- Task brief
Begin with the line that contains "for solid in" and end with the line that contains "obj.parent = None": copy that span of lines exactly, and nothing outside it.

- Available data
[start]
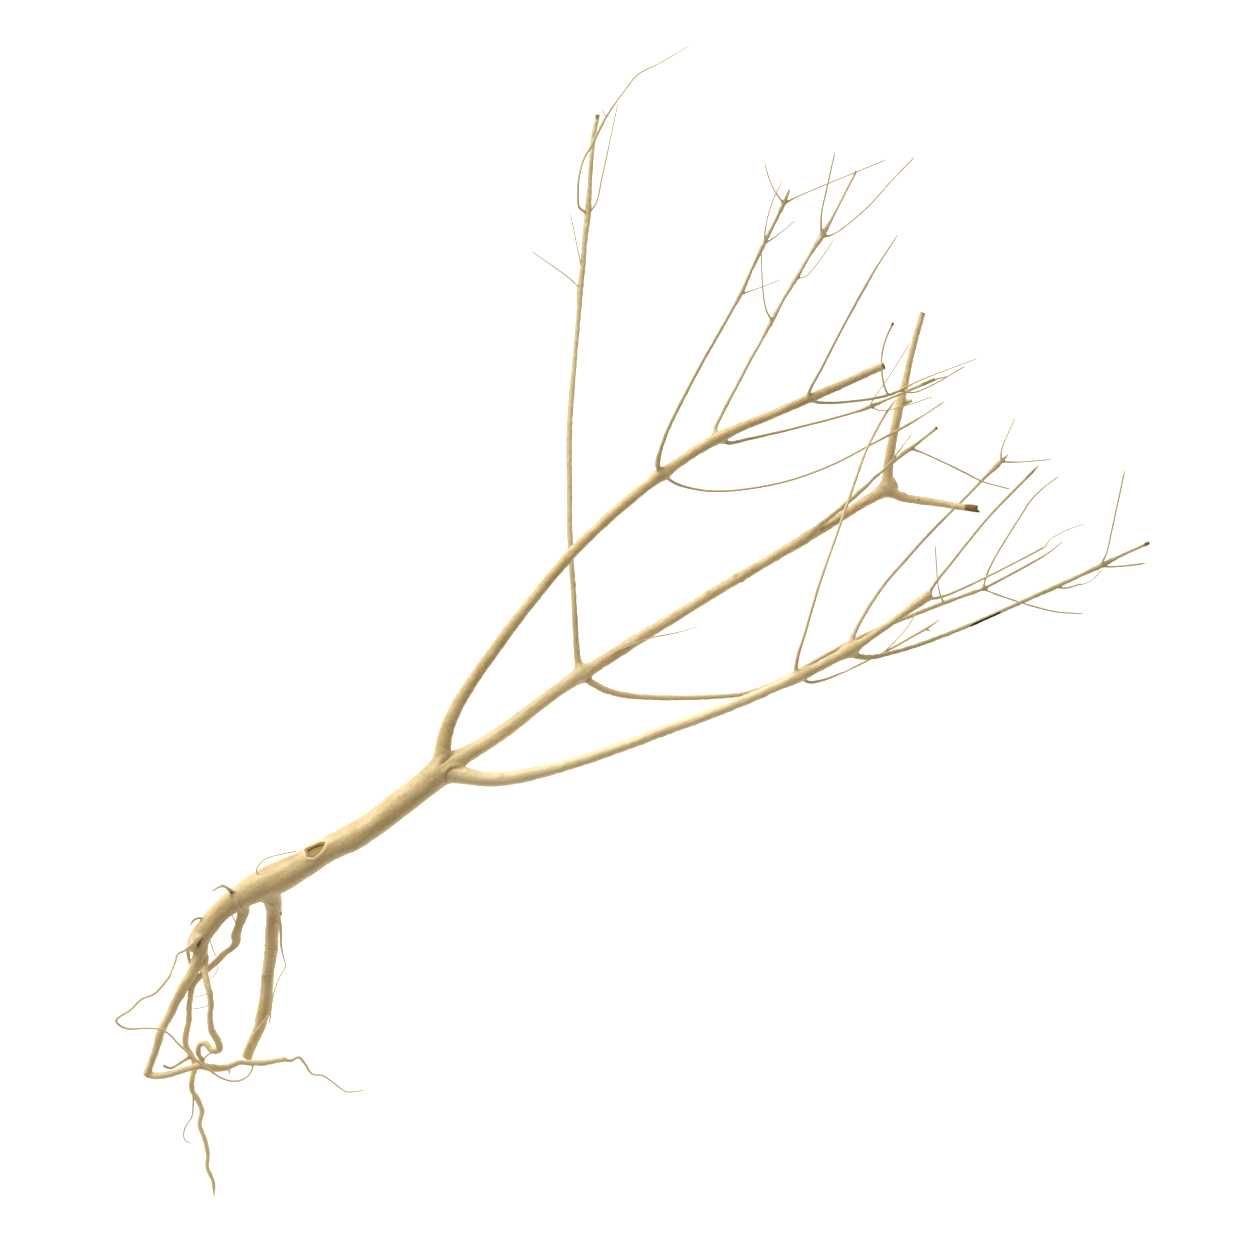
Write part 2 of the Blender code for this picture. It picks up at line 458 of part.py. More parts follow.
def tube(name, route, sides):
    """A closed tube along a route, its ends cut square."""
    mesh = bpy.data.meshes.new(name)
    bm = bmesh.new()
    forward = (route[1] - route[0]).to_3d().normalized()
    side = forward.orthogonal().normalized()
    rings = []
    for index, point in enumerate(route):
        heading = (route[min(index + 1, len(route) - 1)] - route[max(index - 1, 0)]).to_3d()
        heading.normalize()
        side = (side - heading * side.dot(heading)).normalized()
        across = heading.cross(side)
        radius = point.w / 2.0
        ring = []
        for corner in range(sides):
            angle = 2.0 * math.pi * corner / sides
            reach = (side * math.cos(angle) + across * math.sin(angle)) * radius
            ring.append(bm.verts.new(point.to_3d() + reach))
        rings.append(ring)
    bm.faces.new(reversed(rings[0]))
    for near, far in zip(rings, rings[1:]):
        for corner in range(sides):
            after = (corner + 1) % sides
            bm.faces.new((near[corner], near[after], far[after], far[corner]))
    bm.faces.new(rings[-1])
    bmesh.ops.recalc_face_normals(bm, faces=bm.faces)
    bm.to_mesh(mesh)
    bm.free()
    solid = bpy.data.objects.new(name, mesh)
    bpy.context.scene.collection.objects.link(solid)
    return solid


def wound_cutter():
    """The hollow of an old wound on the stem, as the lens that is cut out."""
    mesh = bpy.data.meshes.new("wound_cutter")
    bm = bmesh.new()
    bmesh.ops.create_uvsphere(bm, u_segments=12, v_segments=6, radius=0.5)
    along = Vector((1.0, 0.0, 0.0))
    across = WOUND_NORMAL.normalized().cross(along)
    turn = Matrix((along, across, WOUND_NORMAL.normalized())).transposed().to_4x4()
    size = Matrix.Diagonal((WOUND_LENGTH, WOUND_WIDTH, WOUND_DEPTH, 1.0))
    bm.transform(Matrix.Translation(WOUND_CENTRE) @ turn @ size)
    bmesh.ops.recalc_face_normals(bm, faces=bm.faces)
    bm.to_mesh(mesh)
    bm.free()
    cutter = bpy.data.objects.new("wound_cutter", mesh)
    bpy.context.scene.collection.objects.link(cutter)
    return cutter


def add_boolean(solid, operation, tool):
    """Join or cut one solid with another, and hide the other."""
    step = solid.modifiers.new(tool.name, "BOOLEAN")
    step.operation = operation
    step.solver = "EXACT"
    step.object = tool
    tool.hide_render = True
    tool.display_type = "WIRE"


def main():
    clear_scene()
    routes = {}
    tubes = {}
    for shoot in SHOOTS:
        routes[shoot.name] = seated_route(shoot, routes)
        tubes[shoot.name] = tube(shoot.name, routes[shoot.name], sides_for(shoot.path))
    root = tubes.pop("axis")
    root.name = "dry_root"
    root.data.materials.append(wood_material())
    for solid in tubes.values():
        add_boolean(root, "UNION", solid)
    add_boolean(root, "DIFFERENCE", wound_cutter())


main()
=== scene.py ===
"""A dry root: the peeled, sun-bleached skeleton of a small woody plant, lying on a white floor.

The plant grew as one piece. Each root, limb and twig is raised as a curve, given the uneven
section of grown wood, finished at its tip and then joined to the shoot that it springs from.
Where shoots meet, the wood is drawn out into collars. The hairs and fibres that cling to the
plant are a second piece. Everything is in metres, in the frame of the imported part.
"""

import json
import logging
import math
from dataclasses import dataclass, field
from enum import Enum

import bmesh
import bpy
import numpy as np
from mathutils import Matrix, Vector, noise

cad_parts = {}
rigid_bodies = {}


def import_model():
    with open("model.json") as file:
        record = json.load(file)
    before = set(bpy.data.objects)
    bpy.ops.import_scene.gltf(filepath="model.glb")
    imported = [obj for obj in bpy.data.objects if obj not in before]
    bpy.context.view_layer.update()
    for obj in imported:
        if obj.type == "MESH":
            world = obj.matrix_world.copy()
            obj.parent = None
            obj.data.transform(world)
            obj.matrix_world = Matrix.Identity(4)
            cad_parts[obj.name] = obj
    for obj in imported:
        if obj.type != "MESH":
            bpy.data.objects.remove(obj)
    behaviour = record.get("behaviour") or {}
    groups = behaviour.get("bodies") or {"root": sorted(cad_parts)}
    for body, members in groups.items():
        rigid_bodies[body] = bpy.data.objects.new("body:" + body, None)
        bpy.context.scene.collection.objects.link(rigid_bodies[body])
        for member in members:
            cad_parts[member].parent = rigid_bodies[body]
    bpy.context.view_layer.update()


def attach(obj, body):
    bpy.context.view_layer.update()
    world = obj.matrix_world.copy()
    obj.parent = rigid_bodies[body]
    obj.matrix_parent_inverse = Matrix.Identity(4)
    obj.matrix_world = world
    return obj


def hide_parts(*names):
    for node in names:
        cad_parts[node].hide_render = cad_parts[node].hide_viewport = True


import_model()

MM = 0.001  # the paths of the shoots are written in millimetres
BODY = "root"

log = logging.getLogger("dry_root")


class Tip(Enum):
    """How a shoot ends."""

    FINE = "drawn out to a fine point"
    CUT = "cut across, brown, with the pith a little sunk"
    BROKEN = "snapped, brown and ragged"
    BURIED = "ends inside another shoot"


class Mark(Enum):
    """A colour that the wood takes in one place; BROWN also serves as painted shade in some creases and hollows.
    """

    BROWN = 0
    WOUND = 1
    CHAR = 2
    PALE = 3


@dataclass(frozen=True)
class Shoot:
    """A root, limb or twig: where it springs from, its route and how it ends.

    Each point of the path is (x, y, z, diameter) in millimetres. The first lies in the parent.
    Tone is how pale the wood is, from -1, brown, to 1, bleached almost white.
    """

    name: str
    parent: str
    path: tuple
    tip: Tip = Tip.FINE
    tone: float = 0.0


@dataclass(frozen=True)
class Feature:
    """Something on the surface of some shoots, along a line seen from above, in millimetres.

    The wood rises by the height, or sinks if it is below 0, and takes the mark's colour. Both
    fade out over the reach. Only wood that faces up further than the facing takes part.
    """

    shoots: tuple
    path: tuple
    reach: float
    height: float = 0.0
    mark: Mark | None = None
    strength: float = 1.0
    facing: float = -1.0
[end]
- Solution to this problem
    for solid in tubes.values():
        add_boolean(root, "UNION", solid)
    add_boolean(root, "DIFFERENCE", wound_cutter())


main()
=== scene.py ===
"""A dry root: the peeled, sun-bleached skeleton of a small woody plant, lying on a white floor.

The plant grew as one piece. Each root, limb and twig is raised as a curve, given the uneven
section of grown wood, finished at its tip and then joined to the shoot that it springs from.
Where shoots meet, the wood is drawn out into collars. The hairs and fibres that cling to the
plant are a second piece. Everything is in metres, in the frame of the imported part.
"""

import json
import logging
import math
from dataclasses import dataclass, field
from enum import Enum

import bmesh
import bpy
import numpy as np
from mathutils import Matrix, Vector, noise

cad_parts = {}
rigid_bodies = {}


def import_model():
    with open("model.json") as file:
        record = json.load(file)
    before = set(bpy.data.objects)
    bpy.ops.import_scene.gltf(filepath="model.glb")
    imported = [obj for obj in bpy.data.objects if obj not in before]
    bpy.context.view_layer.update()
    for obj in imported:
        if obj.type == "MESH":
            world = obj.matrix_world.copy()
            obj.parent = None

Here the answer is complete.